One of the issues Bunker Hill Mining has faced over its short history as a public company, however, has been its association with Bobby Genovese.
The Canadian businessman, whose privately held B.G. Capital Group has interests in a polo club, luxury real estate and multimillion-dollar yachts, is facing charges levelled by the U.S. Securities and Exchange Commission filed in August 2017, alleging he was involved in a $17-million scheme to manipulate the share price of Liberty Silver.
In July 2018, Genovese lost a motion to dismiss the SEC charges and a New York judge ruled that the allegations were sufficient for trial. (An earlier class-action suit against him in 2012 did not qualify for class-action status.)
Genovese owns 25% of the shares of Bunker Hill Mining held by management and insiders, Konkin confirmed, but said they are locked up in escrow.
“Bobby wanted to work with Bruce, so he got an agreement to purchase the Bunker Hill mine, but part of that meant we had to use the Liberty Silver shell,” Konkin said. “We were aware of the past history with Bobby and we made strides to ensure the market was comfortable with the fact that Bobby was in the deal, but had no influence. So all of Bobby’s 13 million shares in the company were locked up in an escrow account that he couldn’t touch.”
Genovese optioned 4 million of the 13 million shares to Bruce Reid, Howard Crosby, one of the company’s directors, and John Ryan, at $1 per share, and kept the other 9 million in his own name, Konkin said.

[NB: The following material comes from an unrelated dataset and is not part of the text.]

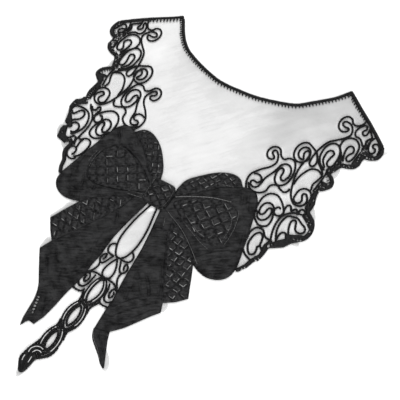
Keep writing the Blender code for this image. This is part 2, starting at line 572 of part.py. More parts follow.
def pieces_of(plan, cut_by=(), tolerance=BORDER_TOLERANCE):
    """The separate pieces of a plan, each as an outer border and its gaps."""
    keep = plan.faces()
    cut = [face for other in cut_by for face in other.faces(SEAM_GAP)]
    points, triangles, holders = triangulate(keep + cut)
    chosen = [triangle for triangle, held in zip(triangles, holders)
              if any(i < len(keep) for i in held) and all(i < len(keep) for i in held)]
    borders = [[points[i] for i in loop] for loop in border_loops(chosen)]
    outers, gaps = [], []
    for border in borders:
        area = signed_area(border)
        if area > SMALLEST_PIECE:
            outers.append(cleaned(border, tolerance))
        elif area < -SMALLEST_GAP:
            gaps.append(cleaned(border, tolerance))
    outers.sort(key=signed_area)
    pieces = [[outer] for outer in outers]
    for gap in gaps:
        holder = next(piece for piece in pieces if inside(gap[0], piece[:1]))
        holder.append(gap)
    return pieces[::-1]


# Solids

def far_from(point, loops):
    """The distance from a point to the nearest border."""
    nearest = 1e9
    for loop in loops:
        array = np.array(loop)
        run = np.roll(array, -1, axis=0) - array
        share = np.sum((point - array) * run, axis=1) / np.maximum(np.sum(run * run, axis=1), 1e-9)
        foot = array + run * np.clip(share, 0, 1)[:, None]
        nearest = min(nearest, float(np.min(np.linalg.norm(foot - point, axis=1))))
    return nearest


def filled(loops, loose=(), ties=()):
    """Triangles inside the loops, with loose points and tied edges kept in them."""
    points, edges = [], []
    for loop in loops:
        first = len(points)
        points += [tuple(map(float, point)) for point in loop]
        edges += [(first + i, first + (i + 1) % len(loop)) for i in range(len(loop))]
    first = len(points)
    points += [tuple(map(float, point)) for point in loose]
    edges += [(first + a, first + b) for a, b in ties]
    result = delaunay_2d_cdt(points, edges, [], 0, 1e-7, True)
    flat = [np.array(tuple(point)) for point in result[0]]
    triangles = [corners for corners in result[2]
                 if inside(sum(flat[corner] for corner in corners) / 3, loops)]
    return flat, triangles


def quilting(loops, pitch):
    """Lattice crossings and cell middles of a diagonal quilting that fit inside the loops."""
    outer = np.array(loops[0])
    low, high = outer.min(axis=0), outer.max(axis=0)
    step = pitch / 2
    columns = int((high[0] - low[0]) / step) + 2
    rows = int((high[1] - low[1]) / step) + 2
    numbers, places, raised = {}, [], []
    for row in range(rows):
        for column in range(columns):
            place = low + np.array([column * step, row * step])
            if inside(place, loops) and far_from(place, loops) > QUILT_MARGIN:
                numbers[column, row] = len(places)
                places.append(place)
                raised.append((column + row) % 2 == 1)
    ties = []
    for (column, row), number in numbers.items():
        if (column + row) % 2 == 0:
            for side in (-1, 1):
                other = numbers.get((column + side, row + 1))
                if other is not None:
                    ties.append((number, other))
    return places, ties, raised


def add_solid(name, loops, bottom, top, material, pitch=0.0, puff=0.0):
    """A closed solid over the loops, plain below and, with a pitch, quilted on top."""
    places, ties, raised = quilting(loops, pitch) if pitch else ([], [], [])
    upper, upper_faces = filled(loops, places, ties)
    lower, lower_faces = filled(loops)
    border = sum(len(loop) for loop in loops)
    mesh = bmesh.new()

    def vertex(point, height):
        return mesh.verts.new(((point[0] - MID_ACROSS) * MM, (MID_DOWN - point[1]) * MM, height * MM))

    tops = []
    for number, point in enumerate(upper):
        lifted = number >= border and raised[number - border]
        tops.append(vertex(point, top + (puff if lifted else 0.0)))
    bottoms = [vertex(point, bottom) for point in lower[:border]]
    for a, b, c in upper_faces:
        mesh.faces.new((tops[a], tops[c], tops[b]))
    for a, b, c in lower_faces:
        mesh.faces.new((bottoms[a], bottoms[b], bottoms[c]))
    first = 0
    for loop in loops:
        for i in range(len(loop)):
            a, b = first + i, first + (i + 1) % len(loop)
            mesh.faces.new((tops[a], tops[b], bottoms[b], bottoms[a]))
        first += len(loop)
    bmesh.ops.recalc_face_normals(mesh, faces=mesh.faces)
    data = bpy.data.meshes.new(name)
    mesh.to_mesh(data)
    mesh.free()
    data.materials.append(material)
    solid = bpy.data.objects.new(name, data)
    bpy.context.collection.objects.link(solid)
    return solid


def add_plan(name, plan, cut_by, bottom, top, material, **quilt):
    """Solids for all the separate pieces of a plan; only the first one goes without a number."""
    for number, loops in enumerate(pieces_of(plan, cut_by)):
        label = name if number == 0 else f"{name}_{number + 1}"
        add_solid(label, loops, bottom, top, material, **quilt)


def make_material(name, colour, roughness, metallic=0.0):
    """A plain Principled material."""
    material = bpy.data.materials.new(name)
    material.use_nodes = True
    shader = material.node_tree.nodes["Principled BSDF"]
    shader.inputs["Base Color"].default_value = (*colour, 1.0)
    shader.inputs["Roughness"].default_value = roughness
    shader.inputs["Metallic"].default_value = metallic
    material.diffuse_color = (*colour, 1.0)
    return material


# Pieces

def edge_line(table):
    """The smooth line of an edge table, with its widths where it has them."""
    return thinned(smooth([tuple(row) for row in table]), EDGE_TOLERANCE)


def outline_of(*tables):
    """A closed outline through tables that follow one another, with corners between them."""
    points = []
    for table in tables:
        points += edge_line(table)[:-1]
    return points


def drawn_in(outline, distance):
    """The outline moved inwards by a distance."""
    points = turned_left([np.array(point[:2]) for point in outline])
    result = []
    for before, point, after in zip(points[-1:] + points[:-1], points, points[1:] + points[:1]):
        run = after - before
        result.append(point + distance * np.array([-run[1], run[0]]) / np.linalg.norm(run))
    return result


def knot_outline():
    """The knot: a rectangle with round corners, drawn as a squared-off circle."""
    points = []
    for angle in np.radians(np.arange(0, 360, KNOT_STEP_DEGREES)):
        across = abs(math.cos(angle)) ** KNOT_SQUARENESS * math.copysign(1, math.cos(angle))
        down = abs(math.sin(angle)) ** KNOT_SQUARENESS * math.copysign(1, math.sin(angle))
        points.append(np.array([KNOT_MID.across + KNOT_HALF_ACROSS * across,
                                KNOT_MID.down + KNOT_HALF_DOWN * down]))
    return points


def same(table):
    """The table as it is, for the right side."""
    return list(table)


SIDES = {"left": mirrored, "right": same}


def bow_plans():
    """The plans of the bow's pieces, by name."""
    plans = {"bow_knot": Footprint(outlines=[knot_outline()])}
    for side, of in SIDES.items():
        inset = thinned(smooth([tuple(row) for row in of(LOOP_INSET)], closed=True), EDGE_TOLERANCE)
        split = of(LOOP_SPLIT)
        crest = of(LOOP_CREST)
        foot = of(LOOP_FOOT)
        plans[f"loop_inset_{side}"] = Footprint(outlines=[inset])
        plans[f"loop_back_{side}"] = Footprint(outlines=[outline_of(crest, split, [split[-1], crest[0]])])
        plans[f"loop_front_{side}"] = Footprint(outlines=[
            outline_of(split[::-1], of(LOOP_SIDE), foot, [foot[-1], split[-1]])])
        tail_split = of(TAIL_SPLIT)
        under_loop = of([TAIL_SPLIT[0], TAIL_UNDER_LOOP, TAIL_QUILT_SIDE[0]])
        plans[f"tail_quilt_{side}"] = Footprint(outlines=[
            outline_of(of(TAIL_QUILT_SIDE), of(TAIL_QUILT_END), tail_split[::-1], under_loop)])
        corner = of([TAIL_SPLIT[-1], TAIL_CORNER])
        inner = of(TAIL_INNER)
        if side == "left":
            lower = [LEFT_TIP_OUTER, LEFT_TIP_END, LEFT_TIP_INNER]
        else:
            lower = [TAIL_OUTER, [TAIL_OUTER[-1], TAIL_INNER[-1]]]
        plans[f"tail_plain_{side}"] = Footprint(outlines=[
            outline_of(tail_split, corner, *lower, inner[::-1], [inner[0], tail_split[0]])])
    plans["tail_tip_right"] = Footprint(outlines=[outline_of(RIGHT_TIP + RIGHT_TIP[:1])])
    return plans


def edge_plans():
    """The plans of the corded and satin-stitched edges, by name."""
    plans = {"neck_edge": Footprint(bands=[(edge_line(NECKLINE), NECK_EDGE_WIDTH)])}
    for side, of in SIDES.items():
        plans[f"shoulder_edge_{side}"] = Footprint(bands=[(edge_line(of(SHOULDER)), SHOULDER_EDGE_WIDTH)])
        lines = [edge_line(of(table)) for table in [SCALLOPS] + FILLINGS]
        plans[f"scallop_edge_{side}"] = Footprint(bands=[(line, 0.0) for line in lines])
    return plans


def scroll_plan(of):
    """The plan of one side's scrollwork."""
    return Footprint(bands=[(line_of(of(route)), CORD_WIDTH) for route in SCROLLS])


def pendant_plan():
    """The plan of the pendant's cords."""
    bands = [(lens_line(PENDANT_DROP), PENDANT_DROP.width), (line_of(PENDANT_TEAR), CORD_WIDTH)]
    bands += [(lens_line(lens), lens.width) for lens in CHAIN]
    for of in SIDES.values():
        for route in (PENDANT_EAR, PENDANT_CURL, PENDANT_BAR, PENDANT_CUFF, PENDANT_HEM):
            bands.append((line_of(of(route)), CORD_WIDTH))
    return Footprint(bands=bands)


def ground_plan():
    """The plan of the sheer mesh under everything."""
    right = edge_line(SCALLOPS)
    left = edge_line(mirrored(SCALLOPS))
    under_bow = [np.array(spot) for spot in MESH_UNDER_BOW + mirrored(MESH_UNDER_BOW)[::-1]]
    yoke = edge_line(NECKLINE) + edge_line(SHOULDER) + right + under_bow
    yoke += left[::-1] + edge_line(mirrored(SHOULDER))[::-1]
    inner = 2 * MESH_INSET
    bands = [(edge_line(NECKLINE), NECK_EDGE_WIDTH - inner), (right, -inner), (left, -inner)]
    for of in SIDES.values():
        bands.append((edge_line(of(SHOULDER)), SHOULDER_EDGE_WIDTH - inner))
    outlines = [[point[:2] for point in yoke], drawn_in(outline_of(PENDANT_GROUND), MESH_INSET)]
    for side, of in SIDES.items():
        loop = outline_of(of(LOOP_CREST), of(LOOP_SIDE), of(LOOP_FOOT), of([LOOP_FOOT[-1], LOOP_CREST[0]]))
        into_loop = of([TAIL_INNER[0], *MESH_UNDER_LOOP, TAIL_QUILT_SIDE[0]])
        if side == "left":
            lower = [LEFT_TIP_OUTER, LEFT_TIP_END, LEFT_TIP_INNER]
        else:
            lower = [TAIL_OUTER, RIGHT_TIP]
        tail = outline_of(of(TAIL_QUILT_SIDE), of(TAIL_QUILT_END), of([TAIL_SPLIT[-1], TAIL_CORNER]),
                          *lower, of(TAIL_INNER)[::-1], into_loop)
        outlines += [drawn_in(loop, MESH_INSET), drawn_in(tail, MESH_INSET)]
    return Footprint(bands=bands, outlines=outlines)


def main():
    for thing in list(bpy.data.objects):
        bpy.data.objects.remove(thing, do_unlink=True)
    sheer = make_material("sheer_mesh", (0.82, 0.82, 0.80), 0.75)
    satin = make_material("black_satin", (0.030, 0.030, 0.033), 0.38)
    cord = make_material("black_cord", (0.020, 0.020, 0.022), 0.60)

    bow = bow_plans()
    edges = edge_plans()
    add_plan("mesh_ground", ground_plan(), [], 0.0, MESH_THICK, sheer)

    laid = []
    for name, plan in edges.items():
        add_plan(name, plan, laid + [bow["loop_front_left"], bow["loop_front_right"]],
                 LAID_ON, EDGE_TOP, cord)
        laid.append(plan)
    for name, plan in bow.items():
        kind, side = name.rsplit("_", 1)
        piece = BOW_PIECES[kind]
        cut_by = [bow[label.format(side=side)] for label in piece.cut_first]
        add_plan(name, plan, cut_by, LAID_ON, piece.top, satin, pitch=piece.pitch, puff=piece.puff)
    on_bow = list(bow.values())
    for side, of in SIDES.items():
        add_plan(f"scroll_{side}", scroll_plan(of), laid + on_bow, LAID_ON, CORD_TOP, cord)
    pendant = pendant_plan()
    add_plan("pendant_cord", pendant, on_bow, LAID_ON, CORD_TOP, cord)
    add_plan("pendant_tip", Footprint(outlines=[outline_of(PENDANT_TIP + PENDANT_TIP[:1])]), [pendant],
             LAID_ON, PLAIN_TOP, satin)


main()
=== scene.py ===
"""Looks of the detachable collar: sheer mesh, couched cords, satin-stitched edges and a satin bow.

Plan sizes are in millimetres, across from the centre line and down from the shoulder line.
Heights are in millimetres above the surface that the collar lies on.
"""
import math
from collections import namedtuple

import bpy
import numpy as np
from mathutils import Matrix, Vector
from mathutils.geometry import delaunay_2d_cdt
from mathutils.kdtree import KDTree


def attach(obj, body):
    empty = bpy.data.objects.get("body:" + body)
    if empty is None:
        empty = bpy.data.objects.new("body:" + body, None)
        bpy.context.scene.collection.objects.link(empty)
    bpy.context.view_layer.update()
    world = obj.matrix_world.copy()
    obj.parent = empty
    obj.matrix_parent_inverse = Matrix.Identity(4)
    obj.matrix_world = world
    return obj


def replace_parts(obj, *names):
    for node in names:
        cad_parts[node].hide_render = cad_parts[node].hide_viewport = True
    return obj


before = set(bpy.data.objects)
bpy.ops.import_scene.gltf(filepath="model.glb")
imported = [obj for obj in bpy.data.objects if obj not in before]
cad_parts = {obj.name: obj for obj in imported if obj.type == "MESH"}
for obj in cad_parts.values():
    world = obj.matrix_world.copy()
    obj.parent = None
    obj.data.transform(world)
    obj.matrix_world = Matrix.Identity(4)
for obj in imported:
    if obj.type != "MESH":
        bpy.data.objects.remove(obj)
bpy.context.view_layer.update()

MM = 0.001
TINY = 1e-9

# Frame: the point of the plan that lies over the origin
MID_ACROSS = 0.76
MID_DOWN = 204.86

# Steps of lines and nets
CURL_STEP_DEGREES = 40
LENS_POINTEDNESS = 1.35
BORDER_STEP = 0.3
YOKE_STEP = 1.8
EDGE_STEP = 0.36
LEAF_STEP = 0.4
SLIP_STEP = 0.9

# Cords and their couching threads
CORD_RADIUS = 1.0
PENDANT_RADIUS = 0.94
LEAF_RADIUS = 0.9
CORD_CENTRE = 1.45
LEAF_CORD_CENTRE = 2.4
CORD_STAGGER = 0.05
CORD_STEP = 0.42
CORD_RIPPLE = 0.06
# How deep a cord sinks where it goes under the bow, and over how many points
CORD_SINK = 0.4
SINK_RUN = 9
# How many points in a row have to be hidden before a cord is left out
HIDDEN_RUN = 13
TWISTS_PER_MM = 0.36
TWIST_LOBE = 0.13
COUCHING_PITCH = 2.6
COUCHING_RADIUS = 0.24
LIGHT_RADIUS = 0.42
CHAIN_LIGHT_HEIGHT = 1.95
LEAF_LIGHT_HEIGHT = 2.85

# Heights of the laid pieces
YOKE_HEIGHT = 0.72
SLIP_HEIGHT = 0.9
BARE_LEVEL = 1.6
SKIRT = 1.05
RIM_HEIGHT = 1.5
INSET_RIM = 2.3
KNOT_RIM = 2.9

# Satin panels: how far the plain tails reach up under the loops, and their gaps and creases
TAIL_REACH = 4.5
TAIL_TOP = 221.0
HOLE_SIZE = 1.6
CREASE_WIDTH = 0.72
CREASE_DEPTH = 2.1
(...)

“That was our gesture to the market to alleviate any concerns … and that was pre-SEC investigation, and based on the class-action suit that started five or six years ago.”
At the time Genovese was accused of manipulating shares of Liberty Silver (between August and October 2012), when the company’s only significant asset was a small exploration project called Trinity Silver, Konkin said.
“We were always going to change the name,” he added. “So when the SEC launched an investigation [of Genovese] three months after we went public, it was in our interest to change the name.”
Bunker Hill Mining changed its name from Liberty Silver on Nov. 29, 2017.